Eshel is now a private businessman, and in his spare time serves as the prime minister’s emissary to political personages, mainly on the right, where he’s easier to swallow. He spends lots of time in the Netanyahus’ residence in Jerusalem, doing what he knows best. It’s a comeback for the books.
The blurb Eshel chose to use to describe himself below the oped (in which he claimed that the left’s refusal to join the coalition is prolonging the Israeli-Palestinian conflict), was: “The writer is a close friend of the Netanyahu family.” All too true – but why is that relevant? What do family ties – namely, friendship with Sara (too) – have to do with the political move of expanding the government? Are we to understand that the “Netanyahu family,” as distinguished from Prime Minister Netanyahu, believes that Zionist Union should enter the government?
The answer is: yes. That is Sara’s position, as far as we know. The conclusion is that before our eyes, governance in Israel has become a family affair. The description chosen by Eshel may be a marginal episode, but not a chance one.
Another example: The freebie paper Israel Hayom wrote on the eve of Independence Day that the torch-lighting ceremony on Mount Herzl would be held “under the auspices of Knesset Speaker Yuli Edelstein and the prime minister’s wife, Sara Netanyahu.” In fact, the event is organized by the Knesset and the Government Information Center. The prime minister’s wife is a guest like any other. She has no special status other than getting reserved seats for her and her sons. But so do other dignitaries, who don’t have a private newspaper that is always happy to share a bit of virtual reality with its readers in order to gladden the hearts of the family living on Balfour Street.

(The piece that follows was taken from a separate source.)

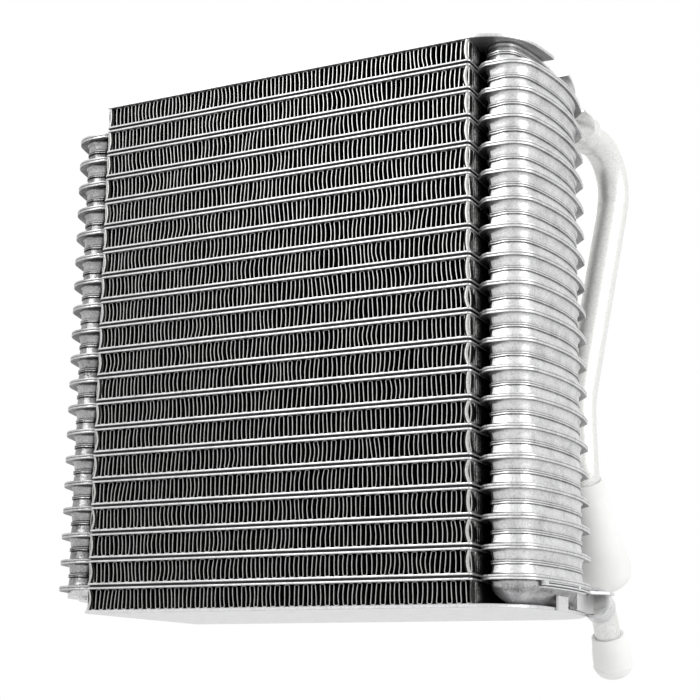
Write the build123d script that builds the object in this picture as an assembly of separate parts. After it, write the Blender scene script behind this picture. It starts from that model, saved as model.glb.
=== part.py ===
from build123d import *
import math
import os

# Laminated air conditioning evaporator core, in millimetres.
# X runs along the width of the core, -Y is the front face, +Z is up the stack.
# The origin is the centre of the core on the underside of the bottom end plate.

# Core
CORE_WIDTH = 177.0
CORE_DEPTH = 90.0
CORE_HEIGHT = 230.3
TUBE_COUNT = 19
TUBE_THICKNESS = 2.7
END_PLATE_THICKNESS = 1.5

# Corrugated fins, one folded strip in each row
FIN_LEGS = 32
FIN_STRIP = 0.35
FIN_SETBACK = 1.0
FIN_SIDE_CLEARANCE = 0.6

# Rounded flange at each end of a tube: a corner, a crowned tip and a cut rear corner
FLANGE_REACH = 27.7
FLANGE_THICKNESS = 2.0
FLANGE_SETBACK = 4.7
FLANGE_CORNER = 11.7
FLANGE_CROWN = 112.0
FLANGE_CUT_DEPTH = 16.0
FLANGE_CUT_WIDTH = 13.7
CORNER_POINTS = 5
CROWN_POINTS = 5

# Tank cups that stand on the flanges
CUP_MARGIN = 1.9
CUP_CUT_MARGIN = 3.2
CUP_INNER_GAP = 3.4
CUP_CORNER = 6.0
CUP_DRAFT = 6.0

# End plates and the end pieces of the tanks
COVER_MARGIN = 2.9
COVER_CORNER = 25.0
COVER_NOTCH_FRONT = -10.0
COVER_NOTCH_REAR = 8.0
COVER_NOTCH_DEPTH = 6.5
COVER_REAR_CUT = 14.0
SIDE_FOLD_THICKNESS = 0.5
BOWL_DRAFT = 30.0
BOWL_RIM = 2.5
BLANK_THICKNESS = 2.4
BLANK_STEP = 1.3
BLANK_STEP_MARGIN = 1.5

# Outlet collar behind the top of the outlet tank, and its bracket
OUTLET_INSET = 5.8
COLLAR_WALL = 0.4
COLLAR_RISE = 1.3
COLLAR_OVERLAP = 15.0
COLLAR_OVERHANG = 1.0
BRACKET_THICKNESS = 2.4
BRACKET_OVERLAP = 17.0
BRACKET_OVERHANG = 6.0
BRACKET_INSET = 3.7

# Suction pipe: bends are placed from the tip of the flanges and the rear face of the core
PIPE_DIAMETER = 14.0
PIPE_WALL = 1.25
ELBOW_OUT = 0.3
ELBOW_BEHIND = 29.0
ELBOW_RADIUS = 22.0
KNEE_OUT = -14.4
KNEE_BEHIND = 5.5
KNEE_RISE = 0.43
KNEE_RADIUS = 60.0
HEEL_OUT = -13.6
HEEL_RISE = 0.286
HEEL_RADIUS = 18.0
PIPE_TAIL = 46.2

# Inlet header, and the neck that leaves the socket at its rear corner
HEADER_FRONT = 3.0
HEADER_MARGIN = 1.9
HEADER_RIM = 1.4
SOCKET_WALL = 1.2
SOCKET_LENGTH = 8.5
NECK_DIAMETER = 10.8
NECK_WALL = 1.2
NECK_INSET = 3.9
NECK_SETBACK = 13.0
NECK_RISE = 6.3
NECK_TURN = (0.4, 11.5, -3.0)
NECK_RADIUS = 12.0
NECK_TAIL = 23.0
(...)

Again, this week, ahead of Netanyahu’s trip to Russia, the prime minister’s bureau sent out an email that opened, “On Monday 6/6/16 the prime minister and his wife will leave for a working visit to Moscow, Russia.” That’s a world first. Since when is a prime minister’s wife part of an official working visit? What working meetings did she hold there, and with whom? Unless the fact that her husband mentioned her (“She is being ground into human dust”), without being asked about her, at the joint press conference with President Putin, who looked stunned, was actually the “working” part of The Lady’s visit.